__Source data__
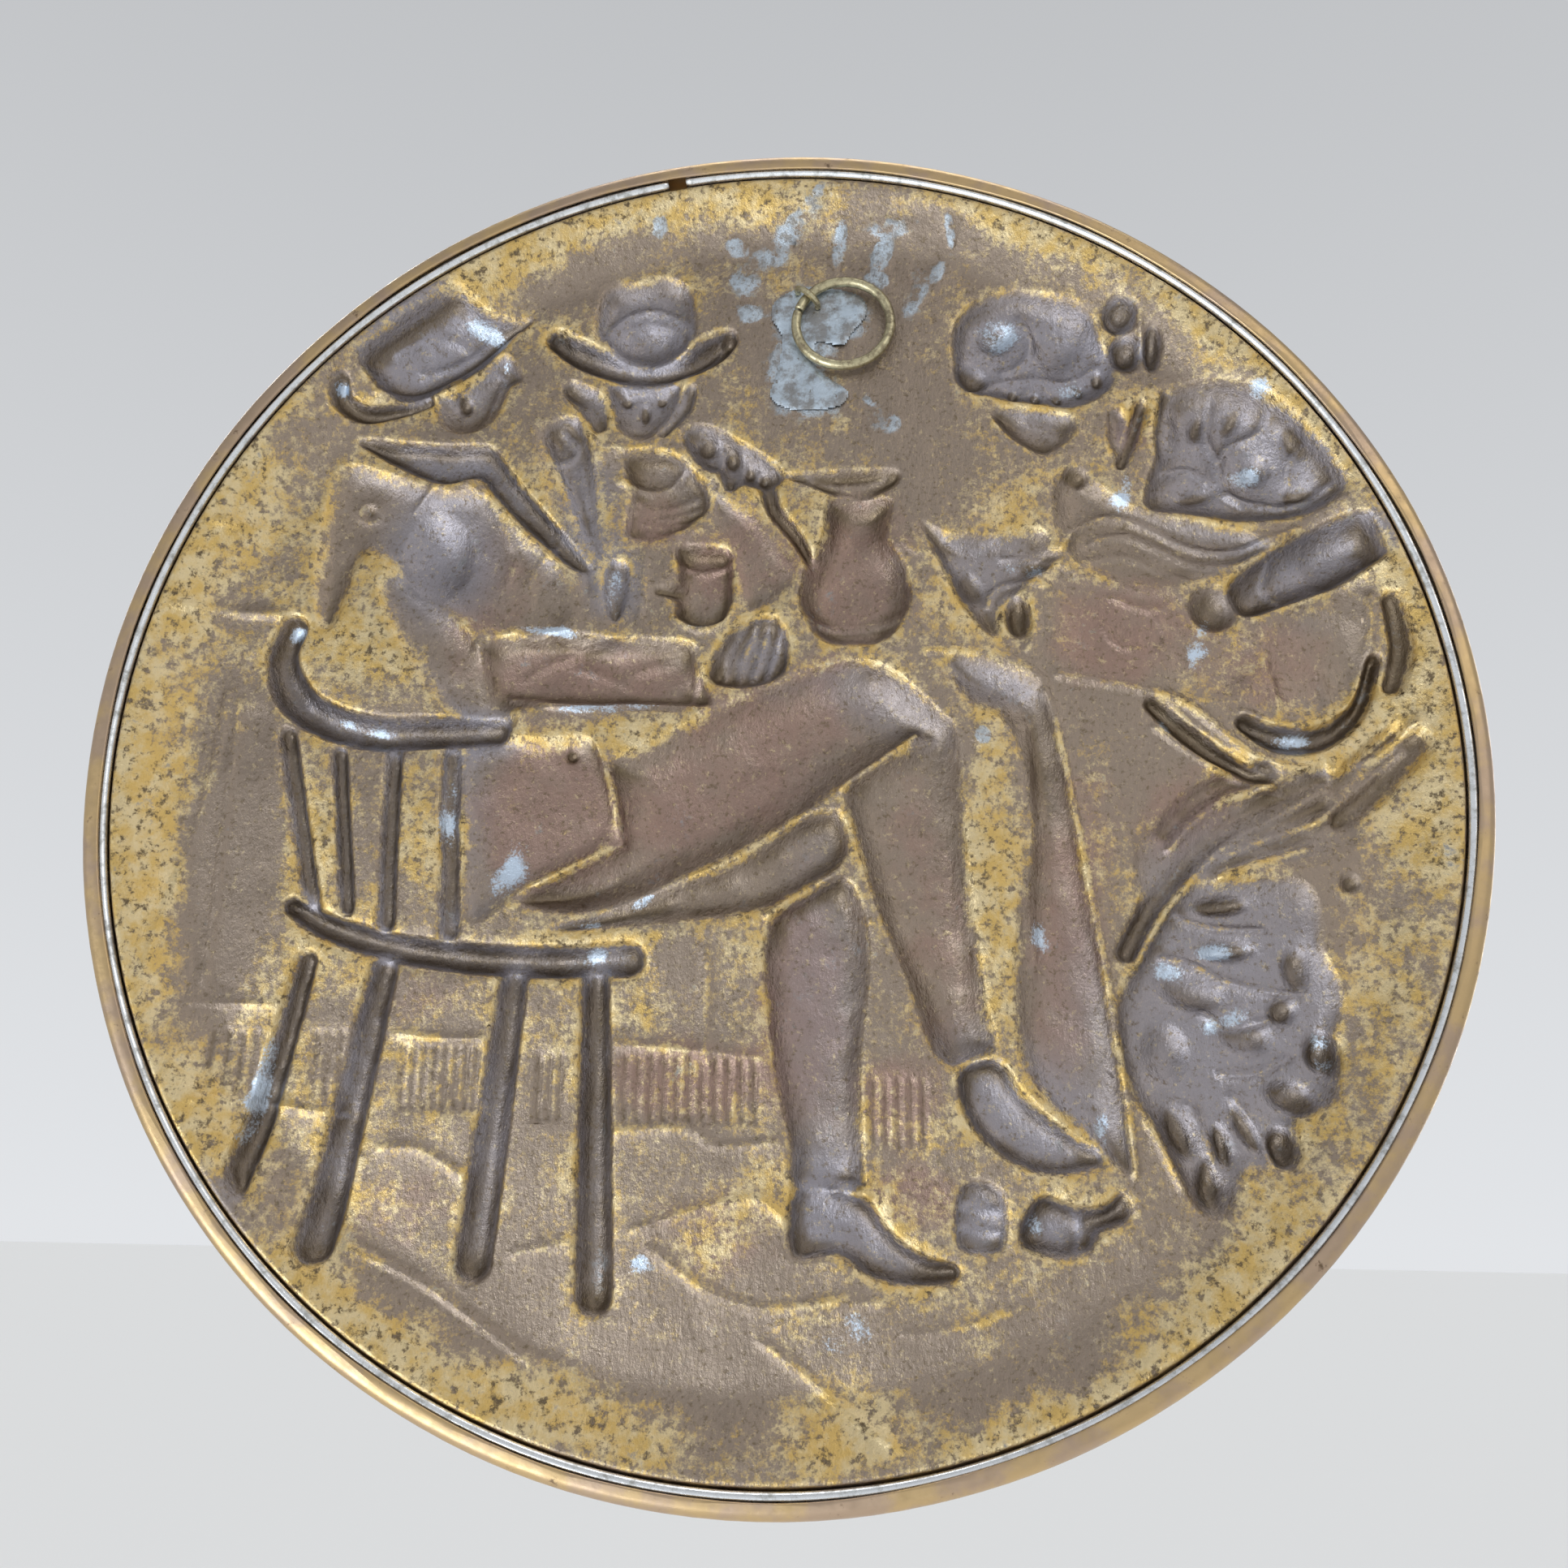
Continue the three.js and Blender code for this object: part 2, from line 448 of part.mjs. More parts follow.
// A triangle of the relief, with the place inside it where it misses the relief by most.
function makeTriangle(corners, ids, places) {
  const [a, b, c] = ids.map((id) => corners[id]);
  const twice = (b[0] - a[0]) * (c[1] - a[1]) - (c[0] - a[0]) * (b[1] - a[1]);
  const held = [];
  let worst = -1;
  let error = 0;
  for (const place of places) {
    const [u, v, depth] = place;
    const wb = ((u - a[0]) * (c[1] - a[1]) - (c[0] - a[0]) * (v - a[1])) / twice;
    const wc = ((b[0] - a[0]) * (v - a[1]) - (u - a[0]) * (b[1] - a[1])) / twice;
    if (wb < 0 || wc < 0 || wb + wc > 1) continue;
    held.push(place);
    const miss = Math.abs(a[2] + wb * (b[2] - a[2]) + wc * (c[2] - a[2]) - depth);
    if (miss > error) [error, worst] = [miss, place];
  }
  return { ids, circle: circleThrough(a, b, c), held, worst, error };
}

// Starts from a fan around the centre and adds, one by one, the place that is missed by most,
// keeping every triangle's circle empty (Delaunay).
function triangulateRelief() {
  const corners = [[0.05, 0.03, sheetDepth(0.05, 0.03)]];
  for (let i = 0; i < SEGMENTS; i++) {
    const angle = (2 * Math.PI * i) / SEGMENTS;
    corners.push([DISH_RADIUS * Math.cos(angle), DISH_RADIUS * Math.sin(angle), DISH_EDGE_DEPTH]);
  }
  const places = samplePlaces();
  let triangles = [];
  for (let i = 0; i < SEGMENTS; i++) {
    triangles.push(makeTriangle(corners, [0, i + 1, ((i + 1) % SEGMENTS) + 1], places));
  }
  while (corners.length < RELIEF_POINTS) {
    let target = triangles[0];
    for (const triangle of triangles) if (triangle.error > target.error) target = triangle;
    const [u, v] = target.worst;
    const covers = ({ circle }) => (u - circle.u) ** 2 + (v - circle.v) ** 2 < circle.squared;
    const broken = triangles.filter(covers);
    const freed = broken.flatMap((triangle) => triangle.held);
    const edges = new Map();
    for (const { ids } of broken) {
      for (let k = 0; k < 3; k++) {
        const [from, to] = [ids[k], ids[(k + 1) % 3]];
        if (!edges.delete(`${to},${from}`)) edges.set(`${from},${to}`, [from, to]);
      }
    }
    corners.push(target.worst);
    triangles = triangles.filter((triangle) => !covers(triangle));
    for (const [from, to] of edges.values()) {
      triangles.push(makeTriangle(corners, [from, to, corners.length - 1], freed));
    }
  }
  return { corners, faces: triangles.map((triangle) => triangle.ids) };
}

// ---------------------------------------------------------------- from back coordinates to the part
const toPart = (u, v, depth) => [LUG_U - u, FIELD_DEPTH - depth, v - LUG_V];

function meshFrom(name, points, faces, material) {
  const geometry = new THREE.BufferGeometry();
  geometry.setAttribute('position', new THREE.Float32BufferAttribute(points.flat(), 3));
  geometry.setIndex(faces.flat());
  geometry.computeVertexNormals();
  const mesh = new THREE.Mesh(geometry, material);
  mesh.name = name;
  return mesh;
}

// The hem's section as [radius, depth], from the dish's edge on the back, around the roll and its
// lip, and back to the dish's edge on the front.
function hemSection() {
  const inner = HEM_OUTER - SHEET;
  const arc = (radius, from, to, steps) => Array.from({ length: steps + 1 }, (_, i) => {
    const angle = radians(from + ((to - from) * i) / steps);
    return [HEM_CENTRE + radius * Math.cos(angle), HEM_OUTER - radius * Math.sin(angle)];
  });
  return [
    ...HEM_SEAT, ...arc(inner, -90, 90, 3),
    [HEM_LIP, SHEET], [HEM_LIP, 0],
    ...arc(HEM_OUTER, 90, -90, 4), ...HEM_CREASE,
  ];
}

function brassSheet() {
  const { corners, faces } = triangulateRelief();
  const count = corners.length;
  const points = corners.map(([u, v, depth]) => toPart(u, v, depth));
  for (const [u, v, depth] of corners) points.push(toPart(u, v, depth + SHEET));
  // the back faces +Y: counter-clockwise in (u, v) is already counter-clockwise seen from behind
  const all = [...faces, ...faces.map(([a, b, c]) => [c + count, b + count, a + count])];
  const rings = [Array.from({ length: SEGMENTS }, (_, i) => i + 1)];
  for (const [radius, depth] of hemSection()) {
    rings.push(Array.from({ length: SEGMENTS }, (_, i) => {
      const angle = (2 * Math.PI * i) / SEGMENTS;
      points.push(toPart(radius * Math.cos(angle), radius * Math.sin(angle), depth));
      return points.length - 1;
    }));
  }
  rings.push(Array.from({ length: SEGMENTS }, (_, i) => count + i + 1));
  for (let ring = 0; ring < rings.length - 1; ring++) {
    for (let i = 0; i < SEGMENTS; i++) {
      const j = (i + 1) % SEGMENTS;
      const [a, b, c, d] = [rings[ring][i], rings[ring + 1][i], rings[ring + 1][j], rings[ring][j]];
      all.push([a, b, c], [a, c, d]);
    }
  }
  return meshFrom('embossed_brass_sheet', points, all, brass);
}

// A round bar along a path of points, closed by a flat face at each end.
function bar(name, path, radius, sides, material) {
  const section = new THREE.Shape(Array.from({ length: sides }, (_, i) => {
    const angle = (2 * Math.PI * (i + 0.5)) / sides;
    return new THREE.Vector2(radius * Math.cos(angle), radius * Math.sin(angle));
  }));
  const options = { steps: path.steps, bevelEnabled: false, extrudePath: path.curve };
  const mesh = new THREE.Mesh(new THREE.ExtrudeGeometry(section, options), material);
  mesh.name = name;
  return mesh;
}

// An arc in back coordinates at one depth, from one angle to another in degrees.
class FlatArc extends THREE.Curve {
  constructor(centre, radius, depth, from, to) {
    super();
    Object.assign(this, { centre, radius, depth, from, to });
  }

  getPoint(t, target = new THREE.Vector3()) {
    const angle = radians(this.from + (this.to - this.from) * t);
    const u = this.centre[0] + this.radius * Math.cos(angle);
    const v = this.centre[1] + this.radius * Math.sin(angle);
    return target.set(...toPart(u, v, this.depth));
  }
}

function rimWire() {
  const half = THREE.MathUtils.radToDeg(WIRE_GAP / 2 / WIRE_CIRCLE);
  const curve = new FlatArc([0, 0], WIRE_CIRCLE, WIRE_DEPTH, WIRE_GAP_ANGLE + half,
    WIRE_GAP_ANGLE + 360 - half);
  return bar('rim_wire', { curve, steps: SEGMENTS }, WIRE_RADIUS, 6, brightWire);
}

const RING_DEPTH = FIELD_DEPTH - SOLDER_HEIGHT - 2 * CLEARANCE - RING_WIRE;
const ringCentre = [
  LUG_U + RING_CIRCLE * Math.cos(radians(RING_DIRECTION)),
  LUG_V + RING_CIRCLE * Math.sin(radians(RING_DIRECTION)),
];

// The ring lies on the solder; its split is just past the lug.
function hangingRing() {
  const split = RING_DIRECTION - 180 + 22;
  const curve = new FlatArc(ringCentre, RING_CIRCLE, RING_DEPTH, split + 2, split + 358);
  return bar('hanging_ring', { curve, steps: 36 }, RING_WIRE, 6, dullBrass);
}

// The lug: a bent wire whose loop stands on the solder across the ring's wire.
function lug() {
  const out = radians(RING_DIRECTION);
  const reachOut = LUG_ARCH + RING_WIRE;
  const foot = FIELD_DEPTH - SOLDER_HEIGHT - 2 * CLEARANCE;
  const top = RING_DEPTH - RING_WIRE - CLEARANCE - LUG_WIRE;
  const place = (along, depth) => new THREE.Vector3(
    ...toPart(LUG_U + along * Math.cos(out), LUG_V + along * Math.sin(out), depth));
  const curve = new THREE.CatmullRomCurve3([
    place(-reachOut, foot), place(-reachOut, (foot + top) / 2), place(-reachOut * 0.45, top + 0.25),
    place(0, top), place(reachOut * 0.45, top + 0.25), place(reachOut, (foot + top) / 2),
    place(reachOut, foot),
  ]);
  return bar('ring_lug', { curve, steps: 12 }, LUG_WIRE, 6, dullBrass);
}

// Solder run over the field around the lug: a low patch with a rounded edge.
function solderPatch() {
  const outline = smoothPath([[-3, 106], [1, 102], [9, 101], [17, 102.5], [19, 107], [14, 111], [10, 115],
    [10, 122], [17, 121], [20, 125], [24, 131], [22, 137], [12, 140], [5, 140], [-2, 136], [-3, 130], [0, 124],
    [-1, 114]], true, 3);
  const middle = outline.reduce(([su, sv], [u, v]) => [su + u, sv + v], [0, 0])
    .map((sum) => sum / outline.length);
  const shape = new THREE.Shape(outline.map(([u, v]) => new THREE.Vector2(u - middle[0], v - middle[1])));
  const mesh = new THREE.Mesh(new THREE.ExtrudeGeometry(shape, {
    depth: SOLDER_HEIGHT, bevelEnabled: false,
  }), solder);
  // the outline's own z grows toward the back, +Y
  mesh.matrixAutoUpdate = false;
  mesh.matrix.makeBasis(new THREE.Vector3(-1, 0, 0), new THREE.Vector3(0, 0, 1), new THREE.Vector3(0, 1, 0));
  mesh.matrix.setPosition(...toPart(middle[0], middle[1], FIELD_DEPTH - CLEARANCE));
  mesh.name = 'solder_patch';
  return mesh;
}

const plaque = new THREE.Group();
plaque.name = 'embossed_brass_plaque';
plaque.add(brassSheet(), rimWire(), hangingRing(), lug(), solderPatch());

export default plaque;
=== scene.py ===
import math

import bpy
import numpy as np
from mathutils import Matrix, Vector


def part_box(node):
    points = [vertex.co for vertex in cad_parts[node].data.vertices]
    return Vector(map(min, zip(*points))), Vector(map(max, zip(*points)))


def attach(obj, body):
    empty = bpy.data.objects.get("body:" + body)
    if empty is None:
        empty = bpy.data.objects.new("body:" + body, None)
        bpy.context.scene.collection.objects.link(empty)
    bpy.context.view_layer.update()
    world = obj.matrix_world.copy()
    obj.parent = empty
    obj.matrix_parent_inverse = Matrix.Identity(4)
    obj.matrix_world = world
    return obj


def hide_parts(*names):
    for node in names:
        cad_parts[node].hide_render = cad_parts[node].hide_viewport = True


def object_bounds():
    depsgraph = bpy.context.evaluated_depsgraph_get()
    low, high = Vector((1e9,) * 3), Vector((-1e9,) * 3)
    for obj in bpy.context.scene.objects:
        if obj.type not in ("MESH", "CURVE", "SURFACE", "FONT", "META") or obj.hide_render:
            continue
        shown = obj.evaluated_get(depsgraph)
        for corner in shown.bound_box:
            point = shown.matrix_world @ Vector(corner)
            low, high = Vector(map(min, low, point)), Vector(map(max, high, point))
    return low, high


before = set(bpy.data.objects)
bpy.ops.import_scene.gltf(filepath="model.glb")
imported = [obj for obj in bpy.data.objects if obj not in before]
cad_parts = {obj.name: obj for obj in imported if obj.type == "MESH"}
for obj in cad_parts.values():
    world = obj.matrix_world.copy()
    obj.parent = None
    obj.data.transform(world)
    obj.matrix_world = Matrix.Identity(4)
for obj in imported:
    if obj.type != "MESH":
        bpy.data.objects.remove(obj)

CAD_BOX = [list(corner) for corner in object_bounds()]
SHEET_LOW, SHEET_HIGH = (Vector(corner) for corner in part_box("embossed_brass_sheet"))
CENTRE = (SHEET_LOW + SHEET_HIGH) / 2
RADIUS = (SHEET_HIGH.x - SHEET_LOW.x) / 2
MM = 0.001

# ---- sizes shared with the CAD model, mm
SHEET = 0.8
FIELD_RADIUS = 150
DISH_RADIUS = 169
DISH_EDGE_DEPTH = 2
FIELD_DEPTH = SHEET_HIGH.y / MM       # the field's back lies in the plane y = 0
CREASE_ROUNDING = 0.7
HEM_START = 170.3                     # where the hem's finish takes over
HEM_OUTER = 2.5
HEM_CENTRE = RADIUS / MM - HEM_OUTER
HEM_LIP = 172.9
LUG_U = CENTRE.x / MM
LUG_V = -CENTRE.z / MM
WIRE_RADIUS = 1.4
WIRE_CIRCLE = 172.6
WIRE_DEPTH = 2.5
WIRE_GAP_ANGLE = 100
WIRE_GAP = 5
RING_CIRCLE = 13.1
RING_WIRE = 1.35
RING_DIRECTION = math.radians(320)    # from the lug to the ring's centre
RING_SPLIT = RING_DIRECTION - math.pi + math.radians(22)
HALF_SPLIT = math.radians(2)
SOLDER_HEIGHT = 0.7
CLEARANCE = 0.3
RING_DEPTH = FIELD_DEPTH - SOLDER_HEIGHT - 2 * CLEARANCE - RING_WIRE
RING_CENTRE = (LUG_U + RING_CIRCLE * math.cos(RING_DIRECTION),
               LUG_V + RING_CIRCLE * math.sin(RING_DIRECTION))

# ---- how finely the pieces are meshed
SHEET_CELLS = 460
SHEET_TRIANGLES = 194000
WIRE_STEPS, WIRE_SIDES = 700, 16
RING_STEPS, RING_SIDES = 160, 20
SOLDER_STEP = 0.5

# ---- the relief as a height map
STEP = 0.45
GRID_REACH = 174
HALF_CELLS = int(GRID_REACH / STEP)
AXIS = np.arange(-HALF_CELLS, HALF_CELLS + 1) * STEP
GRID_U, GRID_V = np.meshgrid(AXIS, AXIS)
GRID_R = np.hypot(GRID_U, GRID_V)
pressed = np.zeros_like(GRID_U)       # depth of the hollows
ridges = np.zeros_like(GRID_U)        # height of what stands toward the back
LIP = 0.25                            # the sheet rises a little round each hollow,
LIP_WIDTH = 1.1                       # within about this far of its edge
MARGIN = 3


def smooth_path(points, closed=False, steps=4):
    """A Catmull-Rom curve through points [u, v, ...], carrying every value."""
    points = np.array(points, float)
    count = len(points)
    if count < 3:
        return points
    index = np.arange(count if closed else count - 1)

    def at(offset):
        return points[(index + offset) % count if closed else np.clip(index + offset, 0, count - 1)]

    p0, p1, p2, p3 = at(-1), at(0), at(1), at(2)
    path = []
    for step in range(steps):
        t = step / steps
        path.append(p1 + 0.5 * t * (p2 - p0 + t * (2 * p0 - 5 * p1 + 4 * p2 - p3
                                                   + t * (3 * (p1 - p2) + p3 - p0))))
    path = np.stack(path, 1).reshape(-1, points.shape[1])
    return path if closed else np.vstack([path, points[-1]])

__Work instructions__
Only the lines from the one bearing "const plaque = new THREE.Group();" through the one bearing "low, high = Vector((1e9,)" should be repeated, exactly as given.

__Task solution__
const plaque = new THREE.Group();
plaque.name = 'embossed_brass_plaque';
plaque.add(brassSheet(), rimWire(), hangingRing(), lug(), solderPatch());

export default plaque;
=== scene.py ===
import math

import bpy
import numpy as np
from mathutils import Matrix, Vector


def part_box(node):
    points = [vertex.co for vertex in cad_parts[node].data.vertices]
    return Vector(map(min, zip(*points))), Vector(map(max, zip(*points)))


def attach(obj, body):
    empty = bpy.data.objects.get("body:" + body)
    if empty is None:
        empty = bpy.data.objects.new("body:" + body, None)
        bpy.context.scene.collection.objects.link(empty)
    bpy.context.view_layer.update()
    world = obj.matrix_world.copy()
    obj.parent = empty
    obj.matrix_parent_inverse = Matrix.Identity(4)
    obj.matrix_world = world
    return obj


def hide_parts(*names):
    for node in names:
        cad_parts[node].hide_render = cad_parts[node].hide_viewport = True


def object_bounds():
    depsgraph = bpy.context.evaluated_depsgraph_get()
    low, high = Vector((1e9,) * 3), Vector((-1e9,) * 3)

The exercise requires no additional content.